Shares in McDonald's tumbled 4.3 percent to $121.96 and pulled down most shares in the restaurant sector. The Dow Jones U.S. Restaurants & Bars Index was off 2 percent. The world's biggest fast-food chain gets roughly one-third of its revenue and 40 percent of profits from the United States.

A McDonald's restaurant is pictured in Encinitas, California
A McDonald's restaurant is pictured in Encinitas, California September 9, 2014. REUTERS/Mike Blake

The second-quarter report from McDonald's landed after chains such as Dunkin' Brands, Starbucks, and Wendy's also reported disappointing results for the latest quarter in large part due to weak customer traffic.

Bernstein analyst Sara Senatore said restaurant companies, which are grappling with profit-squeezing minimum wage increases, use more labor than grocery stores and have the extra burden of trying to convince franchisees to hold back on price increases aimed at offsetting higher labor costs.

"Food prices are coming down, but labor is not. That's doubly bad for restaurants," Senatore said. "It's hard to convince everybody to operate in lockstep."

When franchisees raise prices, she said, "it just makes their prices look even higher relative to grocery stores."

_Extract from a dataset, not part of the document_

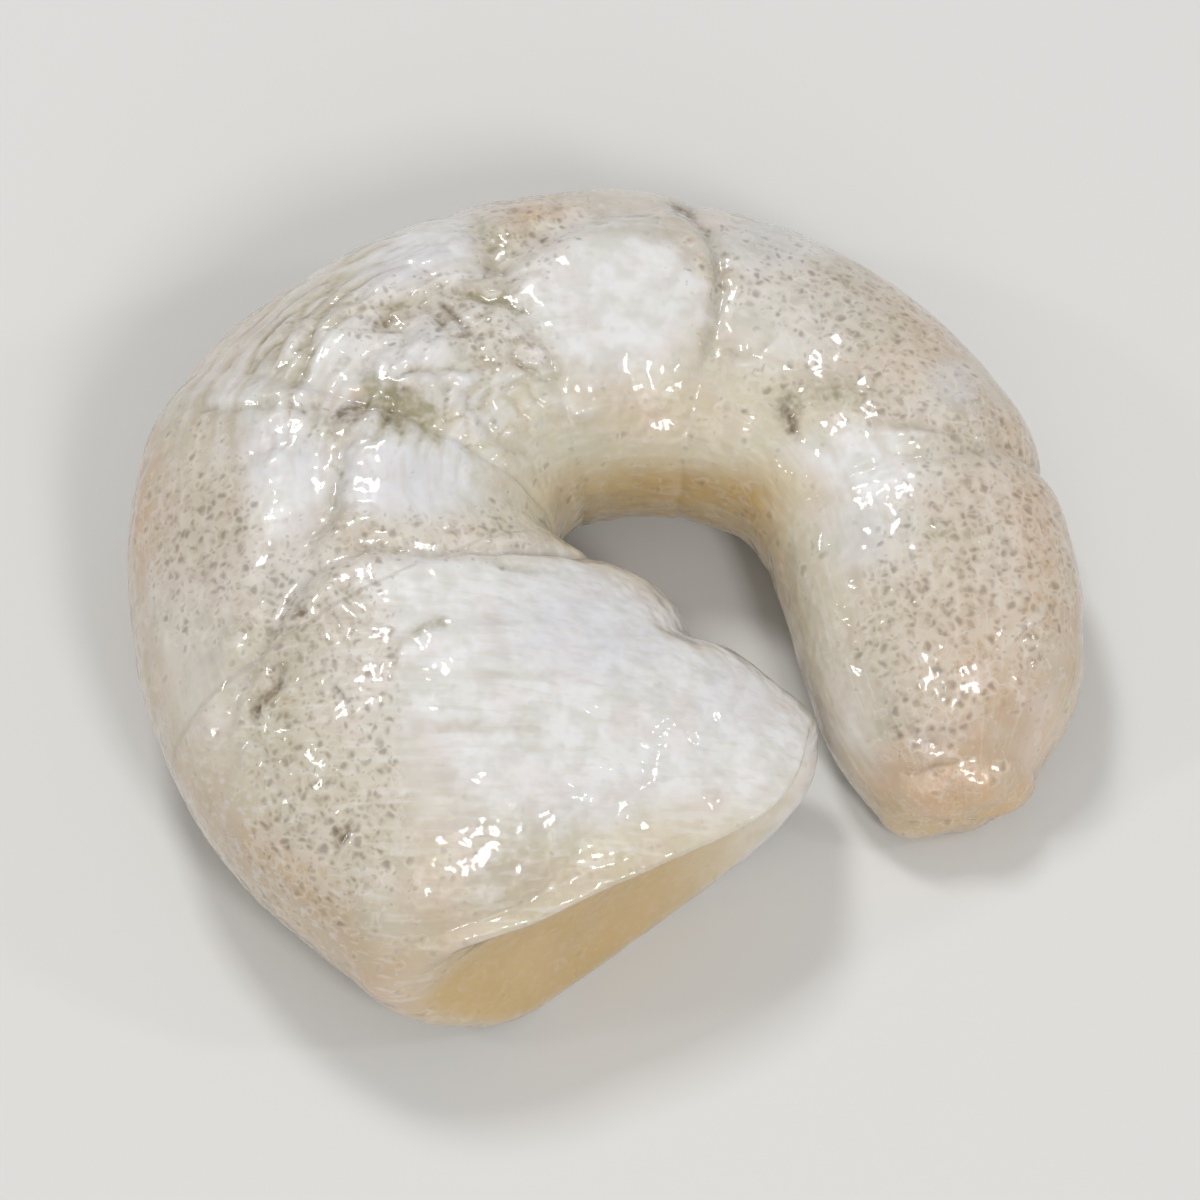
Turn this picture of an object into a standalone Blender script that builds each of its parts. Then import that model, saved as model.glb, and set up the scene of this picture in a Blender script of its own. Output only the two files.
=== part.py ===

McDonald's sales at U.S. restaurants open at least 13 months were up 1.8 percent in the quarter, far less than the 3.2 percent rise that analysts expected, according to research firm Consensus Metrix.

Restaurant food inflation is outpacing the increases at supermarkets and the gap is widening, McDonald's Chief Financial Officer Kevin Ozan said on a conference call with analysts.

Food-at-home inflation is expected to be flat to up about 1 percent for this year, while food-away-from-home inflation is expected to be up 2.5 percent to 3.5 percent, he said.

The food service industry is harder hit by state and local minimum wage increases because it employs more minimum wage workers than any other occupation. Some planned minimum wage hikes will more than double the prevailing wage to $15 per hour over time.

McDonald's executives said they expected labor cost pressures to continue, but declined to elaborate. They did, however, note that the company generally needs same-restaurant sales to increase 2 percent to 3 percent to maintain profits.

Read More: McDonald's Workers Wage Protest Shuts Down Company Headquarters

Restaurant companies also pinned the industry's second-quarter softness on the fractious U.S. presidential election and uncertainty spawned by terrorist attacks around the world.

"I think generally there's just a broader level of uncertainty in consumers minds at the moment," Chief Executive Steve Easterbrook said on the company's earnings call.

McDonald's total revenue declined 3.5 percent to $6.27 billion, in line with the average analyst estimate.